The judge explained that material evidence was evidence that went to the heart of the case and explained why the newly discovered evidence advanced by defendant did not constitute such evidence. State v. Henries, 306 N.J.Super. 512, 530 (App. Div. 1997). The judge found that the failure of the officers to appear for court did not have any bearing on defendant's guilt or innocence and was not material to the violations that were issued to her. The court correctly observed that defendant and her attorney could have earlier made inquiry about the officers' whereabouts and with little effort could have learned about the subpoenas. The court found that all of this could have occurred before defendant pled guilty. As such, the court concluded defendant could not satisfy the requirement that the newly discovered evidence was not discoverable with reasonable diligence. Lastly, the court found that the third criteria, while not directly implicated in its analysis because of defendant's plea of guilty, could not be satisfied as the newly discovered evidence was not at all the type of evidence that would change a jury's verdict.

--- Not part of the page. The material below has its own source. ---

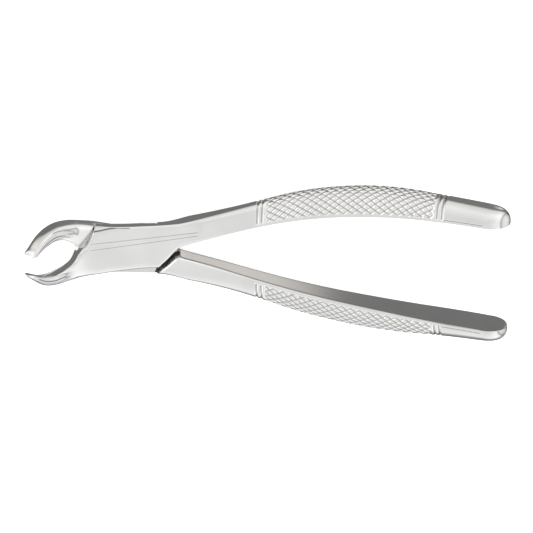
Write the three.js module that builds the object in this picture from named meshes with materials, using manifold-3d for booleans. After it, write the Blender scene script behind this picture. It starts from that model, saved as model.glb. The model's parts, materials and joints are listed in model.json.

The court concluded that defendant's newly discovered evidence did not meet the requirements for PCR and therefore defendant was not entitled to post- conviction relief. We see no reason to depart from the court's methodically considered decision. The record supports the court's PCR denial based on defendant's claim of newly discovered evidence. We are thus satisfied that there is ample "sufficient credible evidence in the record to support the Law Division judge's findings." Powers, 448 N.J.Super. at 72.
To be clear, our opinion is limited to defendant's only argument presented to the Law Division. If defendant has other reasons to vacate the plea and remand for trial, then she can file a new petition. To the extent defendant argues issues not raised below, we decline to address them. Nieder v. Royal Indem. Ins. Co., 62 N.J. 229, 234 (1973).
To the extent we have not specifically addressed any of defendant's remaining arguments, we conclude that they are without sufficient merit to warrant discussion in a written opinion. R. 2:11-3(e)(2).
Affirmed. We do not retain jurisdiction.